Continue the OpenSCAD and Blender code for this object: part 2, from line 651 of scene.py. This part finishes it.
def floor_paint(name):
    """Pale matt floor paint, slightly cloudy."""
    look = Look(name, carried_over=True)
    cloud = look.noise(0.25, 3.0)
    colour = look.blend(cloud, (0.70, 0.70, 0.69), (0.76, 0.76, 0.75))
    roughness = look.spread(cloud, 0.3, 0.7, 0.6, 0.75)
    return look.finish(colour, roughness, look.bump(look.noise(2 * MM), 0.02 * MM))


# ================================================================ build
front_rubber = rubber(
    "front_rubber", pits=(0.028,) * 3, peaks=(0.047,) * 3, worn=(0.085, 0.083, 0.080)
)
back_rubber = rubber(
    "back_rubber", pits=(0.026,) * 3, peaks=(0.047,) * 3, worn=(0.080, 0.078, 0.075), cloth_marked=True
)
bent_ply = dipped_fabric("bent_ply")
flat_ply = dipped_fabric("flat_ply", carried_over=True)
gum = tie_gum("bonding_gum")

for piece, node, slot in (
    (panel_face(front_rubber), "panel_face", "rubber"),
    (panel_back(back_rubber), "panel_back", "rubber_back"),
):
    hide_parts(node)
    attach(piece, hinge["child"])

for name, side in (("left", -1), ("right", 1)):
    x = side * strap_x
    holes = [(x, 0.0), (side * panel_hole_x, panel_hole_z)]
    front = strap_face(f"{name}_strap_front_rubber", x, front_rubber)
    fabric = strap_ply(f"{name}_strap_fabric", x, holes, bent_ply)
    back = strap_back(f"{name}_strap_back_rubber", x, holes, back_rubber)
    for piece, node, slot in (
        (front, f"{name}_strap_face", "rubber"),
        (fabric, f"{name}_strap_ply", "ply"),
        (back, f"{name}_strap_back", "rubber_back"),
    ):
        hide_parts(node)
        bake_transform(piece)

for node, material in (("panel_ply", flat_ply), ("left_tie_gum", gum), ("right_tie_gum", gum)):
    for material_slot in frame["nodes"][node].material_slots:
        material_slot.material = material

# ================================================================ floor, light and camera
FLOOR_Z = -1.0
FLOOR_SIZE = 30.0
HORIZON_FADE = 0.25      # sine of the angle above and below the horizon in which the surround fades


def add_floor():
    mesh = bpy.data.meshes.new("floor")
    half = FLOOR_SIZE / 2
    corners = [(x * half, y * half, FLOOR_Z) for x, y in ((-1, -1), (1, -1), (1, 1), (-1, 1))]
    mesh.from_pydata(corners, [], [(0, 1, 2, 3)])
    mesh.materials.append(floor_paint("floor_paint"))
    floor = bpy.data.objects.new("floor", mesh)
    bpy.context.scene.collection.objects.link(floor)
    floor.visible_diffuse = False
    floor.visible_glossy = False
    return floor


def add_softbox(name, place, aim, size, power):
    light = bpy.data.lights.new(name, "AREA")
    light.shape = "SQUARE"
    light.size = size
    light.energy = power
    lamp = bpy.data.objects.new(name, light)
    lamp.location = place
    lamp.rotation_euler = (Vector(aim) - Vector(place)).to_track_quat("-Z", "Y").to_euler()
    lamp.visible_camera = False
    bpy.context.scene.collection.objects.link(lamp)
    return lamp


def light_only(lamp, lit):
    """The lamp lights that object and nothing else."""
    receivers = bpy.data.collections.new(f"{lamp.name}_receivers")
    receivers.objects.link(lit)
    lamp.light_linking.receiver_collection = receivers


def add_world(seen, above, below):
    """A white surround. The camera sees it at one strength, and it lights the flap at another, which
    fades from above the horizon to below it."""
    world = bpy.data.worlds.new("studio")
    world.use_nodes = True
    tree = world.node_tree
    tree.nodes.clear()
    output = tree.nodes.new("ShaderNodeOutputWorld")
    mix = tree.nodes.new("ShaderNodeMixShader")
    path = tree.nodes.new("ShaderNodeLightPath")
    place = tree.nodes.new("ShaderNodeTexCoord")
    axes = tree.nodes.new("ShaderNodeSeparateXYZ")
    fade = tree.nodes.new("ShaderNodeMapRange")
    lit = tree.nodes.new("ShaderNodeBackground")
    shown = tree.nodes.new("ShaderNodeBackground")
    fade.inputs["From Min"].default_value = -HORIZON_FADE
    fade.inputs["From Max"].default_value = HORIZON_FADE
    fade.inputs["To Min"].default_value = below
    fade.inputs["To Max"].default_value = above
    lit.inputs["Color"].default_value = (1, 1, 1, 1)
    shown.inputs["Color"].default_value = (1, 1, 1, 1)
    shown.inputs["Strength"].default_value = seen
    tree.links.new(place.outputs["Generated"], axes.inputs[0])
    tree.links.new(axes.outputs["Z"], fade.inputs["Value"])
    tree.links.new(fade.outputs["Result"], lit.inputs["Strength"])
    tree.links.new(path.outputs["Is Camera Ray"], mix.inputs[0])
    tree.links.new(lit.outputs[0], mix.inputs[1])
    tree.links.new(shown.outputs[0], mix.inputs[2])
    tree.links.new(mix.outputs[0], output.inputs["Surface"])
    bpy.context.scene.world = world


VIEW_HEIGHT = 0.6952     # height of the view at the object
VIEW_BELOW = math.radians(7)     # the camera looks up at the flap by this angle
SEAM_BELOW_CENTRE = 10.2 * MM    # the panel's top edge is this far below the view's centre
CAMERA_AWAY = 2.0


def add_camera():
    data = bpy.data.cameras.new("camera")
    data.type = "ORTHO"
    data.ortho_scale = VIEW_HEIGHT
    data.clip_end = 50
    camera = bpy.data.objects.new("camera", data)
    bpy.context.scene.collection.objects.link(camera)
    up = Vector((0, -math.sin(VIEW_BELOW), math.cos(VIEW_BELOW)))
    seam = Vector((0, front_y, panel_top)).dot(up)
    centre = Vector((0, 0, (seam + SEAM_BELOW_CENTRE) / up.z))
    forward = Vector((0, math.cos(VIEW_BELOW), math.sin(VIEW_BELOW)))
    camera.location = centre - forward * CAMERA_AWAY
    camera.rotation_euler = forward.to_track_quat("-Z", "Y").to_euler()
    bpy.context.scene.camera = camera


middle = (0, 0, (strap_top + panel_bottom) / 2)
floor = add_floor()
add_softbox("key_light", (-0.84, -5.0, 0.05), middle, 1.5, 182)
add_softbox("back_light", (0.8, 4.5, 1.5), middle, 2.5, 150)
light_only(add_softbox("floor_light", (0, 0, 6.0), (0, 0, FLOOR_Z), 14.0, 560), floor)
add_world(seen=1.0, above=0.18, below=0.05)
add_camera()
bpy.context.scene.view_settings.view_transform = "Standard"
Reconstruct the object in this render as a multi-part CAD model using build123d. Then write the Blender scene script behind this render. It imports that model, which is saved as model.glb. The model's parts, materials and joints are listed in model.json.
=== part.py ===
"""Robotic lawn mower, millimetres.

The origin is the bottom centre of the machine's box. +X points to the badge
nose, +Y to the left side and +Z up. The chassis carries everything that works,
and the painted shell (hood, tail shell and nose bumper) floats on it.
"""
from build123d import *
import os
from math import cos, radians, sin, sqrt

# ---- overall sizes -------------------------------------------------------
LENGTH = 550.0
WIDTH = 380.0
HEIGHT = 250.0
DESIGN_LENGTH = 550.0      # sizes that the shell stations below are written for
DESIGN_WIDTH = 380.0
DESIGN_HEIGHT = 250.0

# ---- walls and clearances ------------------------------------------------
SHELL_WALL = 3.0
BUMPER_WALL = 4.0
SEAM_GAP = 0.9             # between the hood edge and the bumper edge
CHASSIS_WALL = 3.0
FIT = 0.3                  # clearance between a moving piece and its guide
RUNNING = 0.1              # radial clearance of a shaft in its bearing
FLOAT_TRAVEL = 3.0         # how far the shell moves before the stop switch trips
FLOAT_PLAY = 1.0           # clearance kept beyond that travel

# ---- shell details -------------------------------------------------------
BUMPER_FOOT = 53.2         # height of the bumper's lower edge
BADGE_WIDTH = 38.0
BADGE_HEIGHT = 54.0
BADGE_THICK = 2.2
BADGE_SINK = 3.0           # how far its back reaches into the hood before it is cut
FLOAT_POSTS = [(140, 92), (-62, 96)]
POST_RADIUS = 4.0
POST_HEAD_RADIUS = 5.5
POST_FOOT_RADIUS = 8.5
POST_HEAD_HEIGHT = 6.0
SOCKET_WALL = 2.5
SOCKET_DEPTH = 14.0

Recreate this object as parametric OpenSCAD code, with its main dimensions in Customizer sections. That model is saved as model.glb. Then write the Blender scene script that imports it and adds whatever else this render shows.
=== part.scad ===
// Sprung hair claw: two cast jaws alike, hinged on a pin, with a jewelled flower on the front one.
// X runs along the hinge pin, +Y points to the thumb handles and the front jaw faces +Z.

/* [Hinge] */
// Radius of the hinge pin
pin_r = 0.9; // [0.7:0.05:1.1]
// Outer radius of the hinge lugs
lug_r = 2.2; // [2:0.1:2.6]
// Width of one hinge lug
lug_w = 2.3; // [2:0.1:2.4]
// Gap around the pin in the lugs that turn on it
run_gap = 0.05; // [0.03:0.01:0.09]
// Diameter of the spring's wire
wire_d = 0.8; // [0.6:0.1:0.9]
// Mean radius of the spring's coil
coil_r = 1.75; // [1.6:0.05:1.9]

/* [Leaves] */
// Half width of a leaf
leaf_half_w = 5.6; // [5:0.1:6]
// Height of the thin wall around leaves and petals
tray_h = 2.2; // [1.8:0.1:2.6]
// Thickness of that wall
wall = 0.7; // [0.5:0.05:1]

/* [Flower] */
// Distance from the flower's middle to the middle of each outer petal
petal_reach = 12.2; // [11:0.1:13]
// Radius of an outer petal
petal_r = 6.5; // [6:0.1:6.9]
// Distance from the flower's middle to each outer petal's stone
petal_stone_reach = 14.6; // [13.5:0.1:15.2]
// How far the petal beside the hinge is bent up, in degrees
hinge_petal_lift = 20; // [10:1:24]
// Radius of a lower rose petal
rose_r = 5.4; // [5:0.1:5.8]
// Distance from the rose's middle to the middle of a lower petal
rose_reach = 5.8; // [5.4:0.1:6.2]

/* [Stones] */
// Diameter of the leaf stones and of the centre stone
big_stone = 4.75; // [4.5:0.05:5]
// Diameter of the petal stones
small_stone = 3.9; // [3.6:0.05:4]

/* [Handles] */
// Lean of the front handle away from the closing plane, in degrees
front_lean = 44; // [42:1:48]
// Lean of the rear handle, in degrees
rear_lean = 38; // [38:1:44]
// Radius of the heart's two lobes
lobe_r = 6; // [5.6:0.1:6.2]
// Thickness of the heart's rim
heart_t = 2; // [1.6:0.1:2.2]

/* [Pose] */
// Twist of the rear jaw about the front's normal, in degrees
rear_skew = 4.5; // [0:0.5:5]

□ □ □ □

**Short task:**
Everything from the first line of the material through the line containing "return look.finish(colour, roughness, look.bump(look.noise(2" is to be printed exactly; lines after that are to be left out.

**Exercise answer:**
Continue the OpenSCAD and Blender code for this object: part 2, from line 651 of scene.py. This part finishes it.
def floor_paint(name):
    """Pale matt floor paint, slightly cloudy."""
    look = Look(name, carried_over=True)
    cloud = look.noise(0.25, 3.0)
    colour = look.blend(cloud, (0.70, 0.70, 0.69), (0.76, 0.76, 0.75))
    roughness = look.spread(cloud, 0.3, 0.7, 0.6, 0.75)
    return look.finish(colour, roughness, look.bump(look.noise(2 * MM), 0.02 * MM))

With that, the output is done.